Tuesday, October 8, 2013

"The Love Affairs of Nathaniel P.," by Adelle Waldman

Adelle Waldman’s novel “The Love Affairs of Nathaniel P.” (Henry Holt, 2013) allows us to get into the head of a young male writer living in Brooklyn (the current headquarters for a huge number of young writers), just as he starts to become successful. The question is: Is his head a place we want to be? In my case, the answer is – not really. Although the novel is narrated in the third person, it is so closely tied to Nate’s every thought, feeling, and action that it might as well be told in the first person. Nate is not a bad guy, but he is extremely self-centered. Even when he is trying to be thoughtful and nice to, say, a girlfriend he is about to dump, he is examining his own behavior to see if he is being genuine or not, worthy or not, etc., etc. All this preening, self-conscious angst is so solipsistic that it becomes highly annoying. This aspect of Nate’s being annoying mixes with another aspect: he is constantly – and I mean constantly -- checking out and judging women. He judges their bodies, their clothes, their beauty (even using the dreaded 10-point scale at times), their voices, their brains, their emotional temperature, and more. To be fair, he realizes he is doing so, and occasionally scolds himself briefly for it, but we never get the sense that he is genuinely sorry, or truly intends to change, and it doesn’t take long for him to return to his old ways. He often comments on the advantages and disadvantages of being single as opposed to having a girlfriend. He is also very aware of his own status, and of how his increasing success allows him to aspire to what he considers a higher level of women to sleep with, date, and perhaps have as a girlfriend.

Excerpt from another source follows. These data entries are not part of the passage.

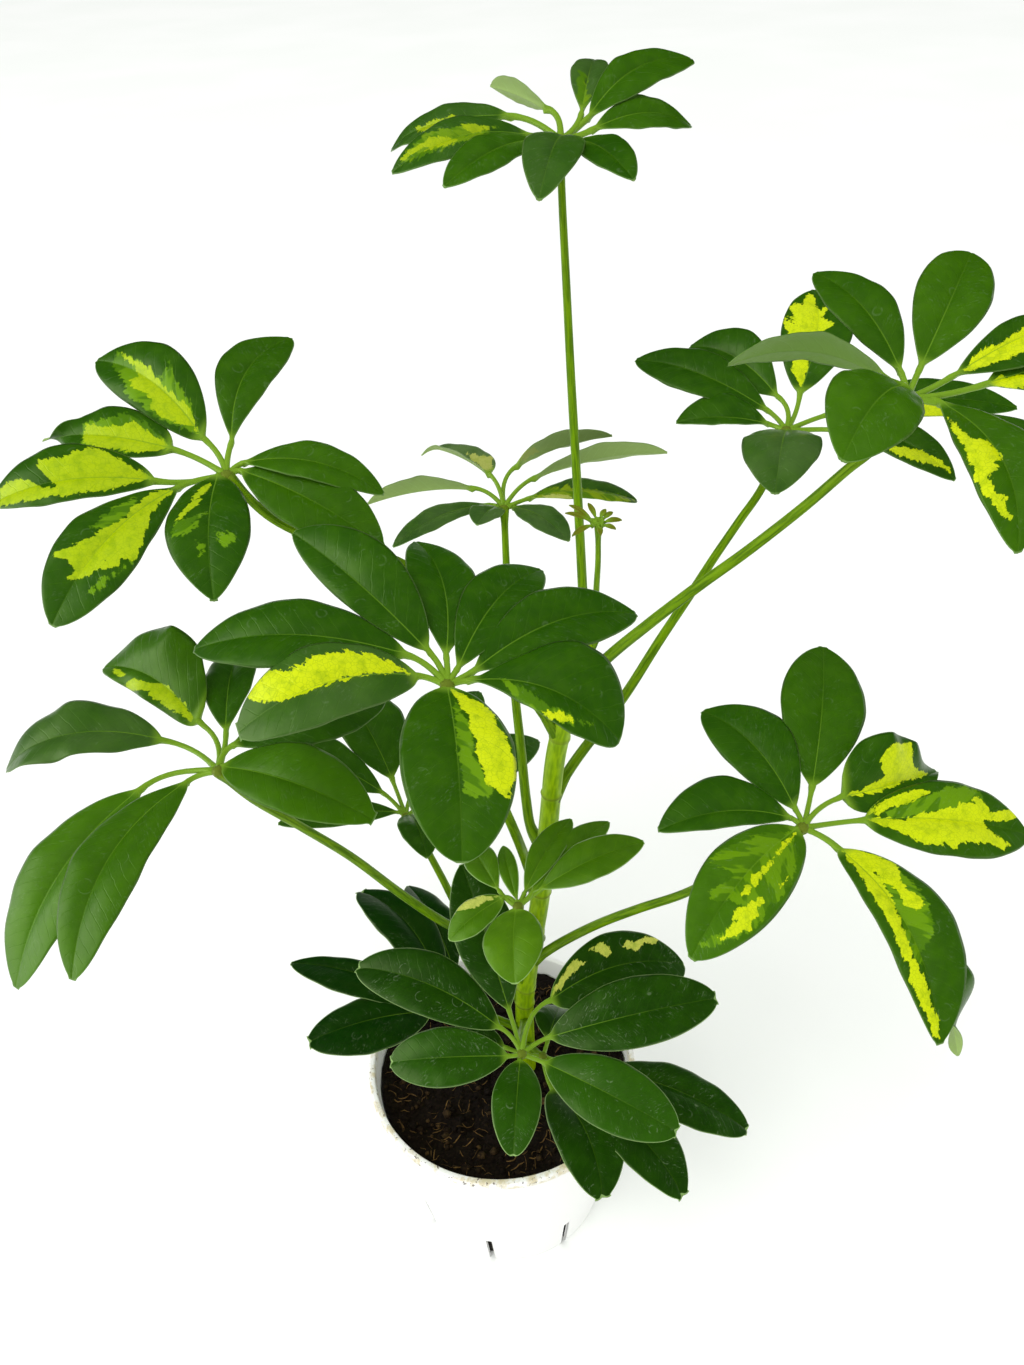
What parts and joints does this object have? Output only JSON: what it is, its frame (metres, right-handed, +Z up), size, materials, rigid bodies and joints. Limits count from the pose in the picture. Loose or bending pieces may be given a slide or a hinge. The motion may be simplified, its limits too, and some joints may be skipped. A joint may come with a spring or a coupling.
{
  "type": "potted umbrella plant",
  "caption": "Dwarf umbrella plant with variegated palmate leaves on long stalks, on one upright stem in a small white plastic nursery pot.",
  "frame": {"origin": "centre of the pot's flat base, on the surface it stands on", "axes": "+Z up, the longest extent; -Y towards the front, the side the picture is taken from; +X to the right in the picture"},
  "size_m": [0.3356, 0.2501, 0.4895],
  "materials": {
    "pot_plastic": "smooth white moulded plastic",
    "potting_soil": "loose dark peat with bark fibres",
    "green_stem": "smooth green stem",
    "leaf": "leathery, semi-gloss, dark green with yellow variegation"
  },
  "bodies": {
    "root": {"pot": "pot_plastic", "soil": "potting_soil", "stem": "green_stem", "leaf_top": "leaf", "leaf_young": "leaf", "leaf_upper_left": "leaf", "leaf_centre": "leaf", "leaf_back": "leaf", "leaf_behind_left": "leaf", "leaf_left": "leaf", "leaf_right_back": "leaf", "leaf_right_front": "leaf", "leaf_right_low": "leaf", "leaf_small": "leaf", "leaf_low_front": "leaf", "leaf_low_right": "leaf", "leaf_low_left": "leaf"}
  },
  "joints": []
}
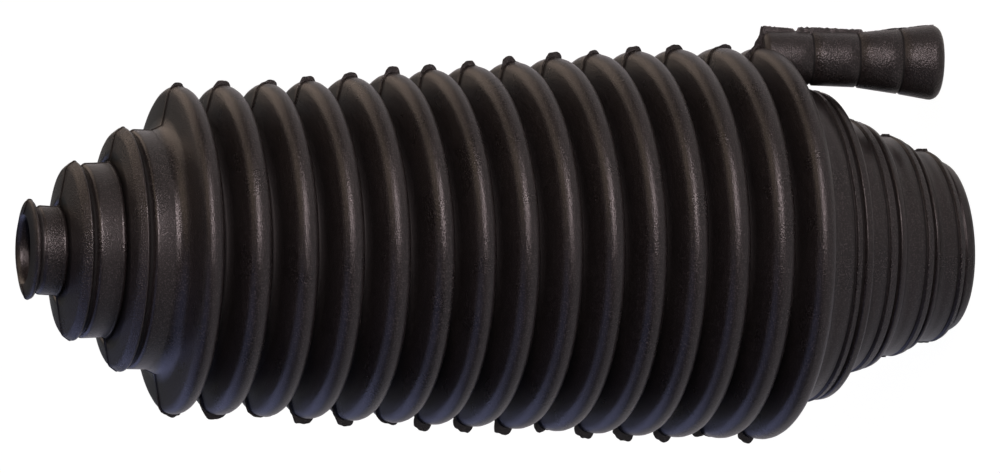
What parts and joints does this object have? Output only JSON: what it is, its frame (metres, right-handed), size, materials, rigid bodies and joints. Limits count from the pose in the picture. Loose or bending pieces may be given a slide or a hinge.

I can’t tell if the author intends Nate to be a sympathetic character (which he is, but only sporadically) or an example of the worst of a particular kind of full-of-himself urban, artsy, preppy, status-conscious young man. Probably a combination of the two. There is of course the interest factor of a female author getting so deeply into a male psyche. And the novel is quite well written. But as I read it, I just couldn’t get over the annoyance factor.